WHAT THE EXERCISE ASKS>
Reproduce exactly and only the lines running from the one with "spindle(name, *shape, finish)" through the one with "points = [vertex.co", both end lines included.
* begin SUPPLIED DATA *
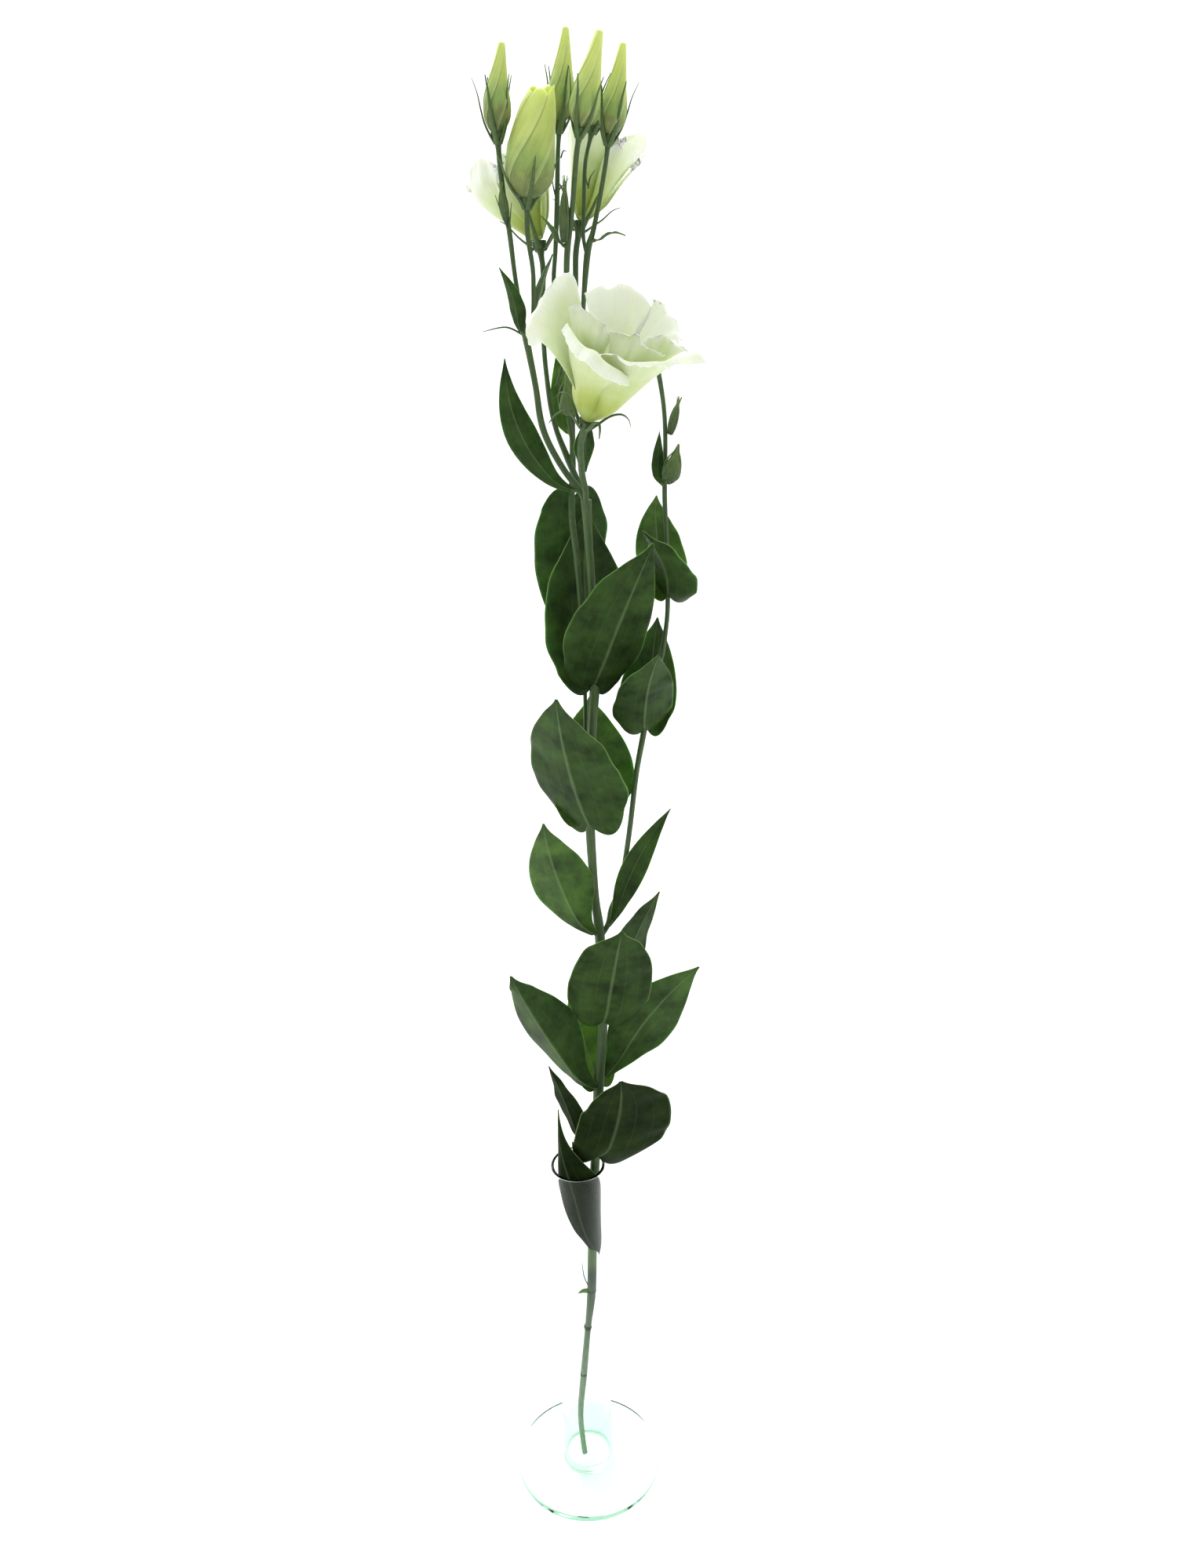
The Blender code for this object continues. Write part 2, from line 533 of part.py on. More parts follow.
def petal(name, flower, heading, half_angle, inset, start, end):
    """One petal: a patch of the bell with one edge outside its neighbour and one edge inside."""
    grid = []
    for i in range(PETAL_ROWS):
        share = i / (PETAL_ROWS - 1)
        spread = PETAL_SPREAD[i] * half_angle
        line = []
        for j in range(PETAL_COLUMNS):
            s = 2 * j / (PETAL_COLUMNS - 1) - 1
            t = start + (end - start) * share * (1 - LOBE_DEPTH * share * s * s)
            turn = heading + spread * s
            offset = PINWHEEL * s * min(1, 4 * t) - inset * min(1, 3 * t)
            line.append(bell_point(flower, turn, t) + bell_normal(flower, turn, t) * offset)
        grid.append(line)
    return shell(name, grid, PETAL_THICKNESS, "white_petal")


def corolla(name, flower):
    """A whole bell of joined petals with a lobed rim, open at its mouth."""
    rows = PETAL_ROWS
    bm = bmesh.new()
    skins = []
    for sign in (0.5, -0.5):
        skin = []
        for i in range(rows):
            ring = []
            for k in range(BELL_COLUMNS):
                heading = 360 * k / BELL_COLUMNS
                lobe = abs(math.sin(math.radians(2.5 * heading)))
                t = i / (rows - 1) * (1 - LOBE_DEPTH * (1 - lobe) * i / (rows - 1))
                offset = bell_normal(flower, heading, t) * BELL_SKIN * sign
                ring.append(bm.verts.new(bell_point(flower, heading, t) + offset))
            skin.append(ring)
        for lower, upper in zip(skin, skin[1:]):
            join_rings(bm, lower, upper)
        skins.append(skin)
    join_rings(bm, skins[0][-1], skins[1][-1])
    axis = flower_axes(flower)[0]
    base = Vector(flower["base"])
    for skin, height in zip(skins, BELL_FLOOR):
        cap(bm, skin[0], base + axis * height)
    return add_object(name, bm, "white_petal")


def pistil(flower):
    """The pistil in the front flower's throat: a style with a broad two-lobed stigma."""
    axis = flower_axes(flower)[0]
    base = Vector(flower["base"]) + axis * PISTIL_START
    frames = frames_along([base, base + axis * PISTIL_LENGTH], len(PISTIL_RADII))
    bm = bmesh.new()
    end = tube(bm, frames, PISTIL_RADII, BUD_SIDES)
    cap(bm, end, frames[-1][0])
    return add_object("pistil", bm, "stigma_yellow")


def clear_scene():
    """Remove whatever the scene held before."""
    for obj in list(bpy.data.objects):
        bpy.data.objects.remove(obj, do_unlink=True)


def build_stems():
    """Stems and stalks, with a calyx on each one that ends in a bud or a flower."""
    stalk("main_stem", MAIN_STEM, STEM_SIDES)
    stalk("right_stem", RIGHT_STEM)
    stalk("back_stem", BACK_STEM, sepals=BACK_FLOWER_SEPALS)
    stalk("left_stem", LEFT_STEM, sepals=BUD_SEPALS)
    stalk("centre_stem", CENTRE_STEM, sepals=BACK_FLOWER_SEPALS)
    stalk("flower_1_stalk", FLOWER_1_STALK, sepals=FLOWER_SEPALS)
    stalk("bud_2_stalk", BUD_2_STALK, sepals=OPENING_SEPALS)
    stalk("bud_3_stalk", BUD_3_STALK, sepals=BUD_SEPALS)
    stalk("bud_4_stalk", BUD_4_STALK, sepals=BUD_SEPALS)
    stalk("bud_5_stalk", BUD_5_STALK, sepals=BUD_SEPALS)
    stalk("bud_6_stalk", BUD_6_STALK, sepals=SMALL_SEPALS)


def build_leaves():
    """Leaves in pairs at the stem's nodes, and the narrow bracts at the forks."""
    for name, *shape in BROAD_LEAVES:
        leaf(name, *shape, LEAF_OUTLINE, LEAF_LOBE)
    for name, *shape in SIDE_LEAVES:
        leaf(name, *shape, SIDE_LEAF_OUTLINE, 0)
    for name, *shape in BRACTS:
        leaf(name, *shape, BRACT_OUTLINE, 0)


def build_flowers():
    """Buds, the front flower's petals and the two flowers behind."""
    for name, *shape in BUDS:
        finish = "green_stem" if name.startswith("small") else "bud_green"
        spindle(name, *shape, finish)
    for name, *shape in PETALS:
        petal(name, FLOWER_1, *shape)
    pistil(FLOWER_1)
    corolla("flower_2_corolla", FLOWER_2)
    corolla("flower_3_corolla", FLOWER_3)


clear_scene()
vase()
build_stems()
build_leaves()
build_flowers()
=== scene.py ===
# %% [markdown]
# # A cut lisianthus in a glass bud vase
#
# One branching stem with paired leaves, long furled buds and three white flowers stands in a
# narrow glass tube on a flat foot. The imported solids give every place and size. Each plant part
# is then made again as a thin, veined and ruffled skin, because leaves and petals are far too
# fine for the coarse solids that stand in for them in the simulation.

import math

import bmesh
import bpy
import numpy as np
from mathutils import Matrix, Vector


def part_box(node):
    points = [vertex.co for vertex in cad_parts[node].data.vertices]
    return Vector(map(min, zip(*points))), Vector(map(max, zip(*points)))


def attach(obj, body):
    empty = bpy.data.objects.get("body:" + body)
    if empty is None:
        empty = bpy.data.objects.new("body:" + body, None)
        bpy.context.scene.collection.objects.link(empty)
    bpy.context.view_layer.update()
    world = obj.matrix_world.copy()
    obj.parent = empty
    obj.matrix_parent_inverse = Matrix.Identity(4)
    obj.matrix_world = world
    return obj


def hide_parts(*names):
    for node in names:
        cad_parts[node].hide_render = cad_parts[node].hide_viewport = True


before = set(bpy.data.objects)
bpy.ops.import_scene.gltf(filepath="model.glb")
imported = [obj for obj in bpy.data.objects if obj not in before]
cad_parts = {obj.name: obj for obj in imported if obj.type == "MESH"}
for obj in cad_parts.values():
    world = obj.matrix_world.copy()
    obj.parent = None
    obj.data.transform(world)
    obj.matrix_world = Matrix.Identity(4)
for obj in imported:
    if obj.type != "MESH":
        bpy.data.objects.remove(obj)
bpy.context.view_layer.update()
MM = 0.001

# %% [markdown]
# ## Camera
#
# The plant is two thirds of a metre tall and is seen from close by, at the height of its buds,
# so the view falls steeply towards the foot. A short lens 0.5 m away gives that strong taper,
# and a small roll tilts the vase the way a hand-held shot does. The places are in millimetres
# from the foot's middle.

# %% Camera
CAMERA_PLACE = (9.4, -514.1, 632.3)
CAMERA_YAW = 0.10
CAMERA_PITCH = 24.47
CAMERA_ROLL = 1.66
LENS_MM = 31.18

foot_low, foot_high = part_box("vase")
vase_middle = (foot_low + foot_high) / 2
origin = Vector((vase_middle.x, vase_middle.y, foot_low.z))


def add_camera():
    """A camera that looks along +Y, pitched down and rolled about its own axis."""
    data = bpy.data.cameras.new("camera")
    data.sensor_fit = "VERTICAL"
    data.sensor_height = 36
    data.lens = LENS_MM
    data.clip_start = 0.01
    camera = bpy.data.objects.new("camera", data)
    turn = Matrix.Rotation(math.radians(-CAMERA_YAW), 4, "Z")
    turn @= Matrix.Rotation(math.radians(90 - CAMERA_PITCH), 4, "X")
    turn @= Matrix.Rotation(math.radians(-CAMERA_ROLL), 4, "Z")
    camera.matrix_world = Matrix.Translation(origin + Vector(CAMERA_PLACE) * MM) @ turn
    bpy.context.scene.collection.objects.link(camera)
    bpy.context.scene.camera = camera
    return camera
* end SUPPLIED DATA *
RESULT OF THE TASK>
        spindle(name, *shape, finish)
    for name, *shape in PETALS:
        petal(name, FLOWER_1, *shape)
    pistil(FLOWER_1)
    corolla("flower_2_corolla", FLOWER_2)
    corolla("flower_3_corolla", FLOWER_3)


clear_scene()
vase()
build_stems()
build_leaves()
build_flowers()
=== scene.py ===
# %% [markdown]
# # A cut lisianthus in a glass bud vase
#
# One branching stem with paired leaves, long furled buds and three white flowers stands in a
# narrow glass tube on a flat foot. The imported solids give every place and size. Each plant part
# is then made again as a thin, veined and ruffled skin, because leaves and petals are far too
# fine for the coarse solids that stand in for them in the simulation.

import math

import bmesh
import bpy
import numpy as np
from mathutils import Matrix, Vector


def part_box(node):
    points = [vertex.co for vertex in cad_parts[node].data.vertices]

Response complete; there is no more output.